How to avoid viruses, Trojans, worms and spyware

Use antivirus or endpoint security software

Install antivirus or endpoint security software on all your desktops and servers, and make sure to keep them up to date. New malware can spread extremely quickly, so have an infrastructure in place that can update all the computers in your organization seamlessly, frequently and on short notice.

To protect against email-borne viruses, spam and spyware, run email filtering software at your gateway.

And don’t forget to protect laptop computers, desktop computers and mobile devices used by employees who telecommute.

Download a free trial of Sophos Enduser Protection.

Block file types that often carry malware

Block executable file types from being received by email or downloaded from the Internet. It is unlikely that your organization will ever need to receive these types of files from the outside world.

Subscribe to an email alert service

Consider adding a live malware information feed to your website or intranet so your users know about the very latest computer threats.

Use a firewall on all computers

Use a firewall to protect computers that are connected to a network. Many worms can enter even a closed network via USB drives, CDs and mobile devices. Laptops and telecommuters will also need firewall protection.

Stay up to date with software patches

We encourage using automatic (patch) updating, especially in the case of Windows computers. Patches often close loopholes that can make you vulnerable to malware threats.

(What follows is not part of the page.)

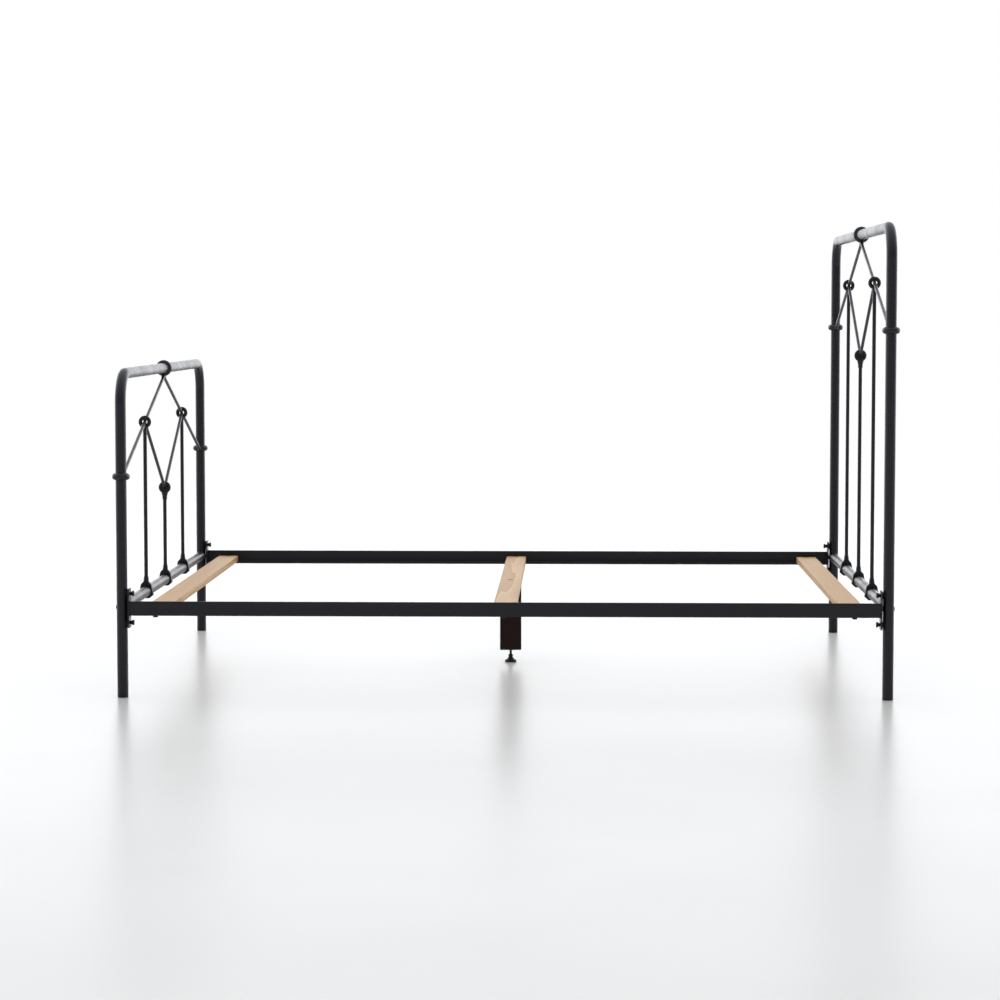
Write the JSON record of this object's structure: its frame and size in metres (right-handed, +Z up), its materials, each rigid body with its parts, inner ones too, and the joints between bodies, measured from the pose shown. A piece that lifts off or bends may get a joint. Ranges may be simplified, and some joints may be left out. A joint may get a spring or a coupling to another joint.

Back up your data regularly

Make regular backups of important work and data, and check that the backups were successful. You should also find a safe place to store your backups, preferably off-site in case of fire. If your computer is infected with malware, you will be able to restore any lost programs and data. Any sensitive backup information should be encrypted and physically secured.

Implement device control

Prevent unauthorized devices from connecting to your computers. Unauthorized devices such as USB drives, music players and mobile phones can carry malware that will infect a computer when plugged in.